Assume a mid-century America where Nones are approaching a majority, and where it becomes increasingly difficult to assert any concept of religious liberty in the public sphere, if and when those rights clash with the rigid orthodoxies of secular hedonism. Does any hope remain for the religious institutions, except to accept managed decline in the most graceful way possible?
A couple of answers suggest themselves. One is that a secular society produces very few children, and someone needs to do the jobs and pay the taxes. That means immigration, presumably from high fertility societies in Africa or Asia, from areas where God remains firmly on the cultural agenda. Inevitably, the immigrant presence within American Christianity will grow steadily. Old-established churches can also do things to help themselves, by emphasizing innovative structures that no longer assume the existence of Christian belief as a standard social norm. We look especially at the new ecclesial movements in the Catholic church, which assume a membership of highly devoted believers who will serve as a leaven in the larger community. They are missionaries to the pagan world, much like their predecessors in the second or third centuries. Protestant and Anglican churches can offer plenty of their own analogies here. Churches have always adapted and improvised.
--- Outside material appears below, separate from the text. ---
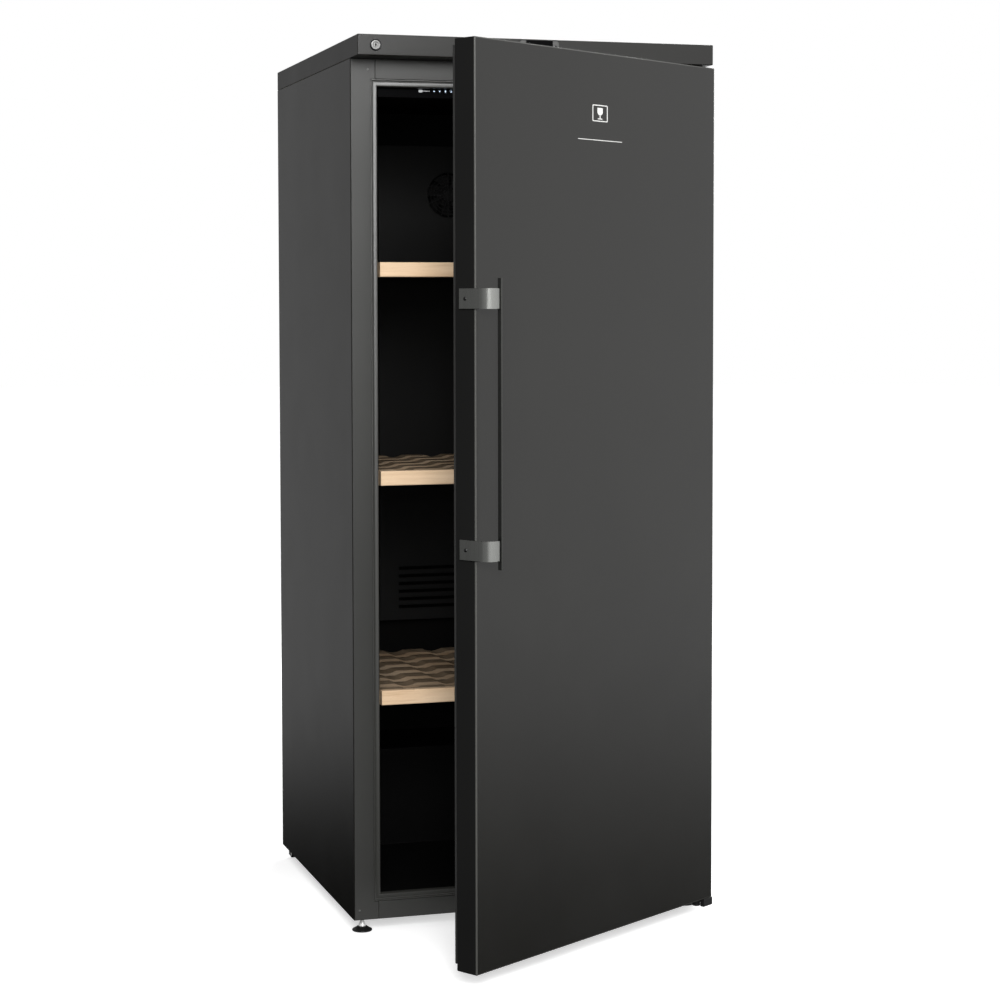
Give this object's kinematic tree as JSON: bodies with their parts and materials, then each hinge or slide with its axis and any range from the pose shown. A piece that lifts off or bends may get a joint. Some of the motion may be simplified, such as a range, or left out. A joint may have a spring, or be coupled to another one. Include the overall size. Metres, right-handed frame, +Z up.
{
  "type": "wine cooler",
  "caption": "Upright insulated wine cabinet with a solid right-hinged door, side bar handle, keyed lock in its cap, wooden shelves and a compressor cooling circuit.",
  "frame": {"origin": "on the floor, at the bottom centre of the box that holds the whole object with its door part open as at rest", "axes": "+Z up, +Y from the cabinet's front to its back, +X from its left side to its hinged right side as seen from the front"},
  "size_m": [0.6912, 1.0436, 1.632],
  "materials": {
    "casing_paint": "satin",
    "frame_finish": "satin",
    "black_plastic": "matte",
    "gloss_black": "gloss",
    "black_steel": "satin",
    "zinc_steel": "satin",
    "chrome": "polished",
    "seal_rubber": "matte",
    "insulation": "matte",
    "beech_wood": "satin",
    "grey_plastic": "satin",
    "light_lens": "satin",
    "copper": "satin",
    "aluminium": "satin"
  },
  "bodies": {
    "cabinet": {"side_panel_left": "casing_paint", "side_panel_right": "casing_paint", "top_cap": "casing_paint", "frame_post_left": "frame_finish", "frame_post_right": "frame_finish", "frame_rail_top": "frame_finish", "frame_rail_bottom": "frame_finish", "opening_trim": "frame_finish", "inner_liner": "black_plastic", "lock_bezel": "black_plastic", "cable_gland": "black_plastic", "air_duct_cover": "black_plastic", "fan_motor": "black_plastic", "display_window": "gloss_black", "control_panel": "gloss_black", "upper_hinge_bracket": "black_steel", "lower_hinge_bracket": "black_steel", "compressor": "black_steel", "condenser": "black_steel", "back_panel": "zinc_steel", "base_pan": "zinc_steel", "machine_panel": "zinc_steel", "roller_bracket_left": "zinc_steel", "roller_bracket_right": "zinc_steel", "cabinet_foam": "insulation", "shelf_front_1": "beech_wood", "shelf_front_2": "beech_wood", "shelf_front_3": "beech_wood", "shelf_deck_1": "beech_wood", "shelf_deck_2": "beech_wood", "shelf_deck_3": "beech_wood", "electronics_box": "grey_plastic", "drip_tray": "grey_plastic", "light_bar": "light_lens", "filter_drier": "copper", "discharge_pipe": "copper", "evaporator": "aluminium"},
    "door": {"door_skin": "casing_paint", "door_foam": "insulation", "door_liner": "black_plastic", "door_gasket": "seal_rubber", "handle_bar": "black_steel", "handle_strap_upper": "black_steel", "handle_strap_lower": "black_steel", "door_stop": "black_plastic", "door_bush_upper": "grey_plastic", "door_bush_lower": "grey_plastic"},
    "lock": {"lock_barrel": "chrome", "lock_cam": "zinc_steel"},
    "fan": {"fan_impeller": "grey_plastic"},
    "foot_left": {"foot_pad_left": "black_plastic", "foot_stem_left": "chrome"},
    "foot_right": {"foot_pad_right": "black_plastic", "foot_stem_right": "chrome"},
    "roller_left": {"roller_left": "black_plastic"},
    "roller_right": {"roller_right": "black_plastic"},
    "button_1": {"button_1": "gloss_black"},
    "button_2": {"button_2": "gloss_black"},
    "button_3": {"button_3": "gloss_black"},
    "button_4": {"button_4": "gloss_black"}
  },
  "joints": [
    {"name": "door_hinge", "type": "hinge", "parent": "cabinet", "child": "door", "pos_m": [0.31544, -0.13371, 0.809], "axis": [0, 0, 1], "range_deg": [-31.8, 78.2]},
    {"name": "lock_turn", "type": "hinge", "parent": "cabinet", "child": "lock", "pos_m": [-0.31256, -0.14821, 1.613], "axis": [0, 1, 0], "range_deg": [0, 90]},
    {"name": "foot_left_turn", "type": "hinge", "parent": "cabinet", "child": "foot_left", "pos_m": [-0.32556, -0.07821, 0.004], "axis": [0, 0, 1], "continuous": true},
    {"name": "foot_right_turn", "type": "hinge", "parent": "cabinet", "child": "foot_right", "pos_m": [0.31444, -0.07821, 0.004], "axis": [0, 0, 1], "continuous": true},
    {"name": "roller_left_spin", "type": "hinge", "parent": "cabinet", "child": "roller_left", "pos_m": [-0.32356, 0.49979, 0.01], "axis": [1, 0, 0], "continuous": true},
    {"name": "roller_right_spin", "type": "hinge", "parent": "cabinet", "child": "roller_right", "pos_m": [0.31244, 0.49979, 0.01], "axis": [1, 0, 0], "continuous": true},
    {"name": "fan_spin", "type": "hinge", "parent": "cabinet", "child": "fan", "pos_m": [-0.00556, 0.43879, 1.38], "axis": [0, 1, 0], "continuous": true},
    {"name": "button_1_press", "type": "slide", "parent": "cabinet", "child": "button_1", "axis": [0, 1, 0], "range_m": [0, 0.0008], "stiffness_N_per_m": 500},
    {"name": "button_2_press", "type": "slide", "parent": "cabinet", "child": "button_2", "axis": [0, 1, 0], "range_m": [0, 0.0008], "stiffness_N_per_m": 500},
    {"name": "button_3_press", "type": "slide", "parent": "cabinet", "child": "button_3", "axis": [0, 1, 0], "range_m": [0, 0.0008], "stiffness_N_per_m": 500},
    {"name": "button_4_press", "type": "slide", "parent": "cabinet", "child": "button_4", "axis": [0, 1, 0], "range_m": [0, 0.0008], "stiffness_N_per_m": 500}
  ]
}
Beyond question, Americans are far less likely to declare themselves as members of any religious faith, even generically “Christian,” and certainly not to identify with particular denominations.
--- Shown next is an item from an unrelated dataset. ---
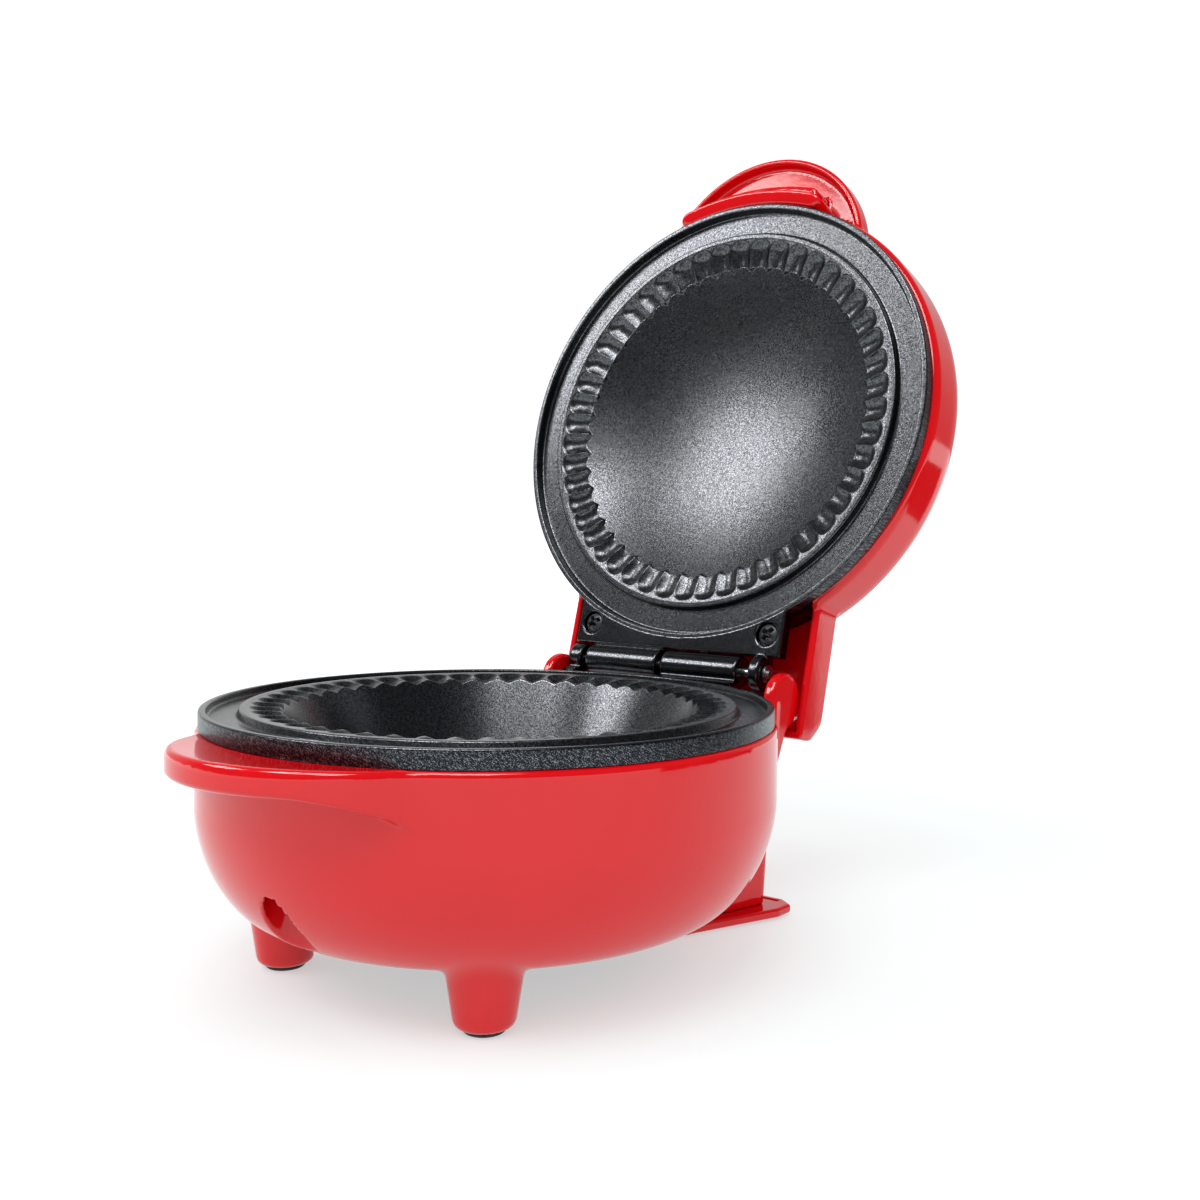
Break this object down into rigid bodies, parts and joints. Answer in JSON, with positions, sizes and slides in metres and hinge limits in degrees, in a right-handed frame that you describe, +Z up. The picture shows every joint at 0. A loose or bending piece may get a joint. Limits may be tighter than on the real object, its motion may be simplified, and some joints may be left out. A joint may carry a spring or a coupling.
{
  "type": "pie maker",
  "caption": "Round table-top pie maker: bowl-shaped base and domed lid, fluted cast plates, barrel hinge, half-moon handles, feet and a rear stand.",
  "frame": {"origin": "the point where the bowl's vertical axis meets the plane the feet stand on", "axes": "+Z up; -Y towards the handles at the front; +Y towards the hinge at the back; +X to the right seen from the front"},
  "size_m": [0.153, 0.242, 0.2428],
  "materials": {
    "red_shell": "high-gloss moulded plastic",
    "black_cover": "moulded plastic",
    "pad_rubber": "soft rubber",
    "gland_rubber": "soft rubber",
    "cast_plate": "cast aluminium with a dark speckled non-stick coat",
    "black_screw": "blackened steel",
    "steel": "zinc-plated steel",
    "element": "heat-darkened tube",
    "reflector": "bright sheet",
    "ceramic": "steatite ceramic",
    "wire": "braided glass sleeve",
    "lamp": "neon lamp",
    "lens_red": "tinted clear lens",
    "lens_green": "tinted clear lens"
  },
  "bodies": {
    "base": {"base_shell": "red_shell", "bottom_cover": "black_cover", "bottom_cover_screws": "steel", "rear_stand": "red_shell", "rear_stand_screws": "steel", "front_foot_pads": "pad_rubber", "rear_foot_pads": "pad_rubber", "cord_gland": "gland_rubber", "lower_plate": "cast_plate", "lower_plate_screws": "black_screw", "lower_element": "element", "lower_element_clips": "steel", "lower_reflector": "reflector", "thermostat": "ceramic", "thermal_fuse": "ceramic", "terminal_block": "ceramic", "base_wiring": "wire", "hinge_pin": "steel", "pin_clip": "steel"},
    "lid": {"lid_shell": "red_shell", "upper_plate": "cast_plate", "upper_plate_screws": "black_screw", "upper_element": "element", "upper_element_clips": "steel", "upper_reflector": "reflector", "lamp_holder": "ceramic", "neon_lamps": "lamp", "power_lens": "lens_red", "ready_lens": "lens_green", "lid_wiring": "wire"}
  },
  "joints": [
    {"name": "lid_hinge", "type": "hinge", "parent": "base", "child": "lid", "pos_m": [0, 0.0837, 0.07], "axis": [-1, 0, 0], "range_deg": [-105.4, 0]}
  ]
}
But assume the worst, that churches and temples really do disappear. Does God vanish? I like to turn to a literary work that we might call the Gospel of the Nones. In 1955 English poet Philip Larkin published “Church Going,” which describes a passing cyclist stepping into a deserted church. Finding nothing of special aesthetic interest, he leaves rapidly but is puzzled at why he even bothered to stop. What exactly is the remaining pull of a place that is notionally holy? And if, as seems obvious, religion is in such sharp decline, what will be the ultimate fate of such places when they fall into disuse and ruin? Superstition might endure a while, but ultimately, even that will fade. So what happens when disbelief has gone, along with faith itself?
Yes, churches and creeds may fade, but holy places remain to focus our desires and hopes, our need for rootedness and continuity. People will always need to seek such places, “a serious house on serious earth”:
And that much never can be obsolete, Since someone will forever be surprising A hunger in himself to be more serious, And gravitating with it to this ground, Which, he once heard, was proper to grow wise in, If only that so many dead lie round.
In any era, religion responds to a deep-seated need for connection to the “serious” past. That connection might be a sacred place, but it might be to something more generic—to bodies of practice and ritual, to culture and especially music. Here too we can find the significant, the rooted, which together form the irreducible core of religion. Something always remains.